Это было творение динамо-машины и Шартрской Девы. Как и его учителей с зарождения мысли, его стесняла вечная тайна Силы — сточной канавы всей науки. В течение тысяч лет истории он обнаруживал, что Сила ощущалась как оккультное притяжение — любовь к Богу и жажда власти в будущей жизни. После 1500 года, когда это притяжение начало убывать, философы обратились к какому-нибудь vis a tergo — инстинкту опасности сзади, подобно дарвиновскому выживанию наиболее приспособленных; и один из величайших умов между Декартом и Ньютоном — Паскаль — видел главный двигатель человека в тоске (ennui), что также было научно: «Я часто говорил, что все беды человека проистекают от его неумения сидеть на месте». Чистое беспокойство принуждает к действию. «Так проходит вся жизнь. Мы боремся с препятствиями ради обретения покоя, а когда обретаем его, покой становится невыносимым; ибо мы думаем либо о тех неприятностях, которые у нас есть, либо о тех, что нам грозят; и даже если бы мы чувствовали себя в безопасности со всех сторон, тоска сама собой поднялась бы из глубин сердца, где она укоренена природой, и наполнила бы ум своим ядом».

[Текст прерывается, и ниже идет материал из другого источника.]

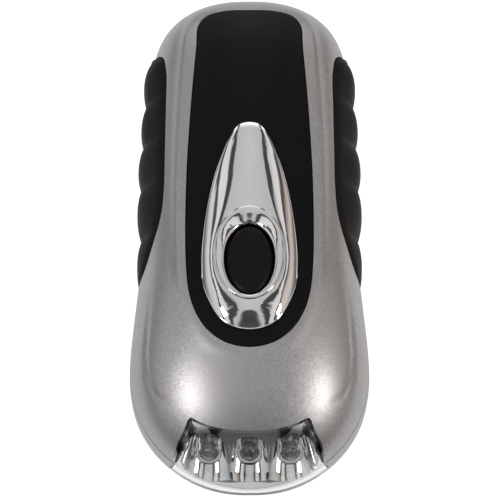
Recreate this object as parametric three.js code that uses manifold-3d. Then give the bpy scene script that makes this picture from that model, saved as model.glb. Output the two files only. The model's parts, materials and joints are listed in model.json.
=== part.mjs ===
// A hand crank flashlight: two silver shells, a black top panel with a chrome bezel and an oval
// push button, two rubber grips, three lamps behind a clear lens, and a crank under the body
// that turns a small generator through a train of gears.
// Millimetres, +Z up, the lamps look along -Y, and the two feet stand on z = 0.

import * as THREE from "three";
import { mergeVertices } from "three/addons/utils/BufferGeometryUtils.js";
import Module from "manifold-3d";

const wasm = await Module();
wasm.setup();

// Clearances that every fit uses
const seatGap = 0.3;
const runningGap = 0.4;
const cutOverrun = 1;

// Body: the closed form that both shells are cut from
const bodyLength = 136;
const widestHeight = 20.7;
const crownHeight = 22.9;
const bellyDepth = 21.8;
const noseHalfWidth = 30;
const waistHalfWidth = 28.1;
const tailHalfWidth = 26.2;
const noseInset = 31;
const waistForward = 7;
const tailInset = 26;
const crownForward = 10;
const noseRoundness = 2.1;
const tailRoundness = 2.8;
const crownNoseRoundness = 2.1;
const crownTailRoundness = 3.6;
const bellyRoundness = 3.2;
const bellyTailInset = 16;
const upperSectionRoundness = 2.4;
const lowerSectionRoundness = 3;
const noseUndercut = 2.4;
const noseUndercutDepth = 8;
const noseUndercutLength = 27;
const seamRise = 4.5;
const shellWall = 2.2;

// Top panel, a tongue let into the upper shell
const panelThickness = 1.3;
const panelHalfWidth = 15.6;
const panelFrontInset = 31;
const panelRearInset = 7.5;
const panelShares = [
  [0, 1], [0.42, 0.999], [0.72, 0.985], [0.85, 0.95], [0.87, 0.88], [0.94, 0.7], [1, 0.47],
  [0.99, 0.24], [0.93, 0.145], [0.82, 0.09], [0.64, 0.045], [0.36, 0.012], [0, 0],
];

// Chrome bezel, a teardrop ring round the push button
const bezelHalfWidth = 11.3;
const bezelTipReach = 37;
const bezelFrontReach = 18.2;
const bezelSink = 0.6;
const bezelRimRise = 0.5;
const bezelCrestRise = 2.2;
const bezelHoleRise = 0.1;
const bezelShares = [
  [0, 1], [0.2, 0.99], [0.36, 0.945], [0.53, 0.865], [0.77, 0.7], [0.92, 0.535], [1, 0.37],
  [1, 0.29], [0.965, 0.21], [0.83, 0.13], [0.6, 0.05], [0.32, 0.012], [0, 0],
];
const bezelDomeShares = [0, 0.12, 0.3, 0.55, 0.8, 1];
const crestHalfWidth = 9;
const crestHalfLength = 12.2;
const crestShift = 1.2;
const holeHalfWidth = 6.4;
const holeHalfLength = 9.2;
const buttonForward = 14.4;

// Push button and the switch under it
const buttonTravel = 1.5;
const buttonSideGap = 1.2;
const buttonDomeRise = 0.7;
const buttonEdgeDrop = 0.5;
const buttonFlangeWidth = 1.5;
const buttonFlangeThickness = 1.2;
const buttonFlangeGap = 0.7;
const buttonStemRadius = 2.2;
const switchBodySize = 8;
const switchBodyHeight = 3.2;
const plungerRadius = 1.6;
const plungerHeight = 1.9;

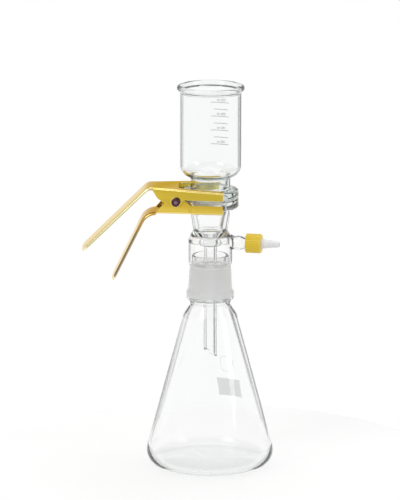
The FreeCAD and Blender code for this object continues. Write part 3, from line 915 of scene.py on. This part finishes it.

«Пусть благость не ведет его, но усталость Быть может, забросит его ко Мне на грудь».

Тоска (ennui), подобно естественному отбору, объясняла перемены, но не объясняла направление перемен. Для этого была необходима сила притяжения; сила извне; формирующее влияние. Паскаль и все старые философии называли эту внешнюю силу Богом или Богами. Мало заботясь об имени и сосредоточившись лишь на отслеживании Силы, Адамс направился прямо к Деве в Шартре и попросил Её показать ему Бога лицом к лицу, как Она сделала это для святого Бернара. Она ответила, столь же любезно, как и прежде, словно была всё еще молодой матерью наших дней, с неким терпеливым состраданием к мужской тупости: «Мой дорогой изгнанник, что ты ищешь? Это Церковь Христа! Если ты ищешь Его через Мое посредство, ты желанный гость, грешник ты или святой; но Он и Я — одно целое. Мы — Любовь! Мы имеем мало общего или вовсе не имеем отношения к другим энергиям Бога, которые бесконечны и заботят нас тем меньше, что наш интерес сосредоточен лишь на человеке, а бесконечное непознаваемо для человека. И все же, если ты встревожен своим невежеством, ты видишь, как я окружена учителями схоластических школ! Спроси их!»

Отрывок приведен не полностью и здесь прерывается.